Exercise requirements: Print each line exactly as it is given.

Collected material:

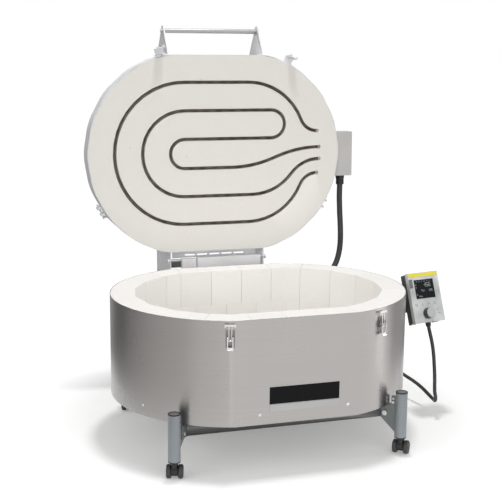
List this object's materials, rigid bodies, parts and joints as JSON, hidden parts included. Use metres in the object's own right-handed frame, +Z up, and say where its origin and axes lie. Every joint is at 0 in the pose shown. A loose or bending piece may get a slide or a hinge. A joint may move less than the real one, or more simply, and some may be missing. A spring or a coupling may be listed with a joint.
{
  "type": "glass kiln",
  "caption": "Oval top-loading glass kiln on a wheeled frame, its heated lid raised on a rear hinge, with latches, handle bar and tilted controller.",
  "frame": {"origin": "on the floor under the middle of the kiln's outline, cables left out, lid raised", "axes": "+X to the right seen from the front, where the controller is; +Y to the back, where the lid's hinge is; +Z up"},
  "size_m": [1.075, 1.0027, 1.2411],
  "materials": {
    "jacket_steel": "satin",
    "bright_steel": "polished",
    "brick": "matte",
    "insulating_board": "matte",
    "lid_fibre": "matte",
    "alumina": "matte",
    "frame_paint": "satin",
    "tube_paint": "satin",
    "light_paint": "satin",
    "black_plastic": "matte",
    "caster_tread": "satin",
    "rubber": "matte",
    "spring_steel": "satin",
    "plate_black": "satin",
    "plate_strip": "satin",
    "box_sheet": "satin",
    "controller_light": "satin",
    "controller_dark": "satin",
    "display": "gloss",
    "name_strip": "gloss",
    "knob_silver": "satin",
    "heating_alloy": "matte"
  },
  "bodies": {
    "kiln_body": {"jacket": "jacket_steel", "jacket_screws": "bright_steel", "base_tray": "jacket_steel", "floor_board": "insulating_board", "floor_bricks": "brick", "wall_bricks": "brick", "thermocouple": "alumina", "long_beams": "frame_paint", "cross_beams": "frame_paint", "leg_tubes": "tube_paint", "leg_plugs": "black_plastic", "leg_gussets": "tube_paint", "gusset_bolts": "bright_steel", "maker_plate": "plate_black", "plate_strip": "plate_strip", "latch_bases": "bright_steel", "hinge_brackets": "tube_paint", "hinge_axle": "bright_steel", "lift_springs": "spring_steel", "stop_buffers": "rubber", "electrics_box": "box_sheet", "electrics_cover": "box_sheet", "box_glands": "black_plastic", "controller_bracket": "controller_dark", "controller_back": "controller_dark", "controller_front": "controller_light", "controller_display": "display", "controller_strip": "name_strip", "controller_flap": "controller_light", "controller_gland": "black_plastic", "controller_cable": "rubber", "lid_cable": "rubber"},
    "lid": {"lid_shell": "light_paint", "lid_insulation": "lid_fibre", "heating_wire_outer": "heating_alloy", "heating_wire_inner": "heating_alloy", "wire_bushes": "alumina", "lid_carriers": "light_paint", "carrier_bolts": "bright_steel", "handle_bar": "bright_steel", "cross_rod": "bright_steel", "cross_cover": "light_paint", "rear_flange": "light_paint", "band_clamps": "light_paint", "latch_keepers": "light_paint", "terminal_box": "light_paint", "lid_gland": "black_plastic"},
    "lever_left_body": {"lever_left": "bright_steel"},
    "lever_right_body": {"lever_right": "bright_steel"},
    "bail_left_body": {"bail_left": "bright_steel"},
    "bail_right_body": {"bail_right": "bright_steel"},
    "knob": {"controller_knob": "knob_silver"},
    "fork_1": {"caster_fork_1": "black_plastic"},
    "wheels_1": {"caster_wheels_1": "caster_tread"},
    "fork_2": {"caster_fork_2": "black_plastic"},
    "wheels_2": {"caster_wheels_2": "caster_tread"},
    "fork_3": {"caster_fork_3": "black_plastic"},
    "wheels_3": {"caster_wheels_3": "caster_tread"},
    "fork_4": {"caster_fork_4": "black_plastic"},
    "wheels_4": {"caster_wheels_4": "caster_tread"}
  },
  "joints": [
    {"name": "lid_hinge", "type": "hinge", "parent": "kiln_body", "child": "lid", "pos_m": [-0.08498, 0.27242, 0.407], "axis": [1, 0, 0], "range_deg": [0, 91.8], "deforming": ["lid_cable"]},
    {"name": "lever_left_hinge", "type": "hinge", "parent": "kiln_body", "child": "lever_left_body", "pos_m": [-0.28125, -0.49141, 0.408], "axis": [-0.9589, 0.2838, 0], "range_deg": [0, 150]},
    {"name": "bail_left_hinge", "type": "hinge", "parent": "lever_left_body", "child": "bail_left_body", "pos_m": [-0.28125, -0.49141, 0.399], "axis": [-0.9589, 0.2838, 0], "range_deg": [-150, 0]},
    {"name": "lever_right_hinge", "type": "hinge", "parent": "kiln_body", "child": "lever_right_body", "pos_m": [0.1808, -0.46287, 0.408], "axis": [-0.8815, -0.4721, 0], "range_deg": [0, 150]},
    {"name": "bail_right_hinge", "type": "hinge", "parent": "lever_right_body", "child": "bail_right_body", "pos_m": [0.1808, -0.46287, 0.399], "axis": [-0.8815, -0.4721, 0], "range_deg": [-150, 0]},
    {"name": "caster_1_swivel", "type": "hinge", "parent": "kiln_body", "child": "fork_1", "pos_m": [-0.42607, -0.44572, 0.049], "axis": [0, 0, 1], "continuous": true},
    {"name": "caster_1_roll", "type": "hinge", "parent": "fork_1", "child": "wheels_1", "pos_m": [-0.42174, -0.4324, 0.02], "axis": [0.9511, -0.309, 0], "continuous": true},
    {"name": "caster_2_swivel", "type": "hinge", "parent": "kiln_body", "child": "fork_2", "pos_m": [0.25611, -0.44572, 0.049], "axis": [0, 0, 1], "continuous": true},
    {"name": "caster_2_roll", "type": "hinge", "parent": "fork_2", "child": "wheels_2", "pos_m": [0.26473, -0.43468, 0.02], "axis": [0.788, -0.6157, 0], "continuous": true},
    {"name": "caster_3_swivel", "type": "hinge", "parent": "kiln_body", "child": "fork_3", "pos_m": [-0.42607, 0.17056, 0.049], "axis": [0, 0, 1], "continuous": true},
    {"name": "caster_3_roll", "type": "hinge", "parent": "fork_3", "child": "wheels_3", "pos_m": [-0.43086, 0.1574, 0.02], "axis": [-0.9397, 0.342, 0], "continuous": true},
    {"name": "caster_4_swivel", "type": "hinge", "parent": "kiln_body", "child": "fork_4", "pos_m": [0.25611, 0.17056, 0.049], "axis": [0, 0, 1], "continuous": true},
    {"name": "caster_4_roll", "type": "hinge", "parent": "fork_4", "child": "wheels_4", "pos_m": [0.25973, 0.15704, 0.02], "axis": [-0.9659, -0.2588, 0], "continuous": true},
    {"name": "knob_turn", "type": "hinge", "parent": "kiln_body", "child": "knob", "pos_m": [0.47376, -0.17005, 0.34612], "axis": [0.1694, -0.9231, 0.3453], "continuous": true}
  ],
  "couplings": [
    {"joint": "bail_left_hinge", "follows": "lever_left_hinge", "ratio": -1},
    {"joint": "bail_right_hinge", "follows": "lever_right_hinge", "ratio": -1}
  ]
}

Response to the exercise:
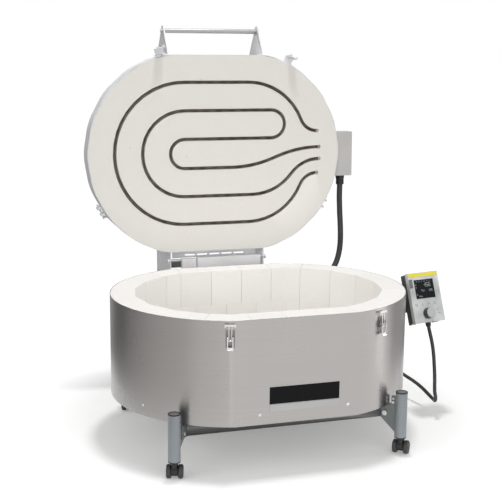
List this object's materials, rigid bodies, parts and joints as JSON, hidden parts included. Use metres in the object's own right-handed frame, +Z up, and say where its origin and axes lie. Every joint is at 0 in the pose shown. A loose or bending piece may get a slide or a hinge. A joint may move less than the real one, or more simply, and some may be missing. A spring or a coupling may be listed with a joint.
{
  "type": "glass kiln",
  "caption": "Oval top-loading glass kiln on a wheeled frame, its heated lid raised on a rear hinge, with latches, handle bar and tilted controller.",
  "frame": {"origin": "on the floor under the middle of the kiln's outline, cables left out, lid raised", "axes": "+X to the right seen from the front, where the controller is; +Y to the back, where the lid's hinge is; +Z up"},
  "size_m": [1.075, 1.0027, 1.2411],
  "materials": {
    "jacket_steel": "satin",
    "bright_steel": "polished",
    "brick": "matte",
    "insulating_board": "matte",
    "lid_fibre": "matte",
    "alumina": "matte",
    "frame_paint": "satin",
    "tube_paint": "satin",
    "light_paint": "satin",
    "black_plastic": "matte",
    "caster_tread": "satin",
    "rubber": "matte",
    "spring_steel": "satin",
    "plate_black": "satin",
    "plate_strip": "satin",
    "box_sheet": "satin",
    "controller_light": "satin",
    "controller_dark": "satin",
    "display": "gloss",
    "name_strip": "gloss",
    "knob_silver": "satin",
    "heating_alloy": "matte"
  },
  "bodies": {
    "kiln_body": {"jacket": "jacket_steel", "jacket_screws": "bright_steel", "base_tray": "jacket_steel", "floor_board": "insulating_board", "floor_bricks": "brick", "wall_bricks": "brick", "thermocouple": "alumina", "long_beams": "frame_paint", "cross_beams": "frame_paint", "leg_tubes": "tube_paint", "leg_plugs": "black_plastic", "leg_gussets": "tube_paint", "gusset_bolts": "bright_steel", "maker_plate": "plate_black", "plate_strip": "plate_strip", "latch_bases": "bright_steel", "hinge_brackets": "tube_paint", "hinge_axle": "bright_steel", "lift_springs": "spring_steel", "stop_buffers": "rubber", "electrics_box": "box_sheet", "electrics_cover": "box_sheet", "box_glands": "black_plastic", "controller_bracket": "controller_dark", "controller_back": "controller_dark", "controller_front": "controller_light", "controller_display": "display", "controller_strip": "name_strip", "controller_flap": "controller_light", "controller_gland": "black_plastic", "controller_cable": "rubber", "lid_cable": "rubber"},
    "lid": {"lid_shell": "light_paint", "lid_insulation": "lid_fibre", "heating_wire_outer": "heating_alloy", "heating_wire_inner": "heating_alloy", "wire_bushes": "alumina", "lid_carriers": "light_paint", "carrier_bolts": "bright_steel", "handle_bar": "bright_steel", "cross_rod": "bright_steel", "cross_cover": "light_paint", "rear_flange": "light_paint", "band_clamps": "light_paint", "latch_keepers": "light_paint", "terminal_box": "light_paint", "lid_gland": "black_plastic"},
    "lever_left_body": {"lever_left": "bright_steel"},
    "lever_right_body": {"lever_right": "bright_steel"},
    "bail_left_body": {"bail_left": "bright_steel"},
    "bail_right_body": {"bail_right": "bright_steel"},
    "knob": {"controller_knob": "knob_silver"},
    "fork_1": {"caster_fork_1": "black_plastic"},
    "wheels_1": {"caster_wheels_1": "caster_tread"},
    "fork_2": {"caster_fork_2": "black_plastic"},
    "wheels_2": {"caster_wheels_2": "caster_tread"},
    "fork_3": {"caster_fork_3": "black_plastic"},
    "wheels_3": {"caster_wheels_3": "caster_tread"},
    "fork_4": {"caster_fork_4": "black_plastic"},
    "wheels_4": {"caster_wheels_4": "caster_tread"}
  },
  "joints": [
    {"name": "lid_hinge", "type": "hinge", "parent": "kiln_body", "child": "lid", "pos_m": [-0.08498, 0.27242, 0.407], "axis": [1, 0, 0], "range_deg": [0, 91.8], "deforming": ["lid_cable"]},
    {"name": "lever_left_hinge", "type": "hinge", "parent": "kiln_body", "child": "lever_left_body", "pos_m": [-0.28125, -0.49141, 0.408], "axis": [-0.9589, 0.2838, 0], "range_deg": [0, 150]},
    {"name": "bail_left_hinge", "type": "hinge", "parent": "lever_left_body", "child": "bail_left_body", "pos_m": [-0.28125, -0.49141, 0.399], "axis": [-0.9589, 0.2838, 0], "range_deg": [-150, 0]},
    {"name": "lever_right_hinge", "type": "hinge", "parent": "kiln_body", "child": "lever_right_body", "pos_m": [0.1808, -0.46287, 0.408], "axis": [-0.8815, -0.4721, 0], "range_deg": [0, 150]},
    {"name": "bail_right_hinge", "type": "hinge", "parent": "lever_right_body", "child": "bail_right_body", "pos_m": [0.1808, -0.46287, 0.399], "axis": [-0.8815, -0.4721, 0], "range_deg": [-150, 0]},
    {"name": "caster_1_swivel", "type": "hinge", "parent": "kiln_body", "child": "fork_1", "pos_m": [-0.42607, -0.44572, 0.049], "axis": [0, 0, 1], "continuous": true},
    {"name": "caster_1_roll", "type": "hinge", "parent": "fork_1", "child": "wheels_1", "pos_m": [-0.42174, -0.4324, 0.02], "axis": [0.9511, -0.309, 0], "continuous": true},
    {"name": "caster_2_swivel", "type": "hinge", "parent": "kiln_body", "child": "fork_2", "pos_m": [0.25611, -0.44572, 0.049], "axis": [0, 0, 1], "continuous": true},
    {"name": "caster_2_roll", "type": "hinge", "parent": "fork_2", "child": "wheels_2", "pos_m": [0.26473, -0.43468, 0.02], "axis": [0.788, -0.6157, 0], "continuous": true},
    {"name": "caster_3_swivel", "type": "hinge", "parent": "kiln_body", "child": "fork_3", "pos_m": [-0.42607, 0.17056, 0.049], "axis": [0, 0, 1], "continuous": true},
    {"name": "caster_3_roll", "type": "hinge", "parent": "fork_3", "child": "wheels_3", "pos_m": [-0.43086, 0.1574, 0.02], "axis": [-0.9397, 0.342, 0], "continuous": true},
    {"name": "caster_4_swivel", "type": "hinge", "parent": "kiln_body", "child": "fork_4", "pos_m": [0.25611, 0.17056, 0.049], "axis": [0, 0, 1], "continuous": true},
    {"name": "caster_4_roll", "type": "hinge", "parent": "fork_4", "child": "wheels_4", "pos_m": [0.25973, 0.15704, 0.02], "axis": [-0.9659, -0.2588, 0], "continuous": true},
    {"name": "knob_turn", "type": "hinge", "parent": "kiln_body", "child": "knob", "pos_m": [0.47376, -0.17005, 0.34612], "axis": [0.1694, -0.9231, 0.3453], "continuous": true}
  ],
  "couplings": [
    {"joint": "bail_left_hinge", "follows": "lever_left_hinge", "ratio": -1},
    {"joint": "bail_right_hinge", "follows": "lever_right_hinge", "ratio": -1}
  ]
}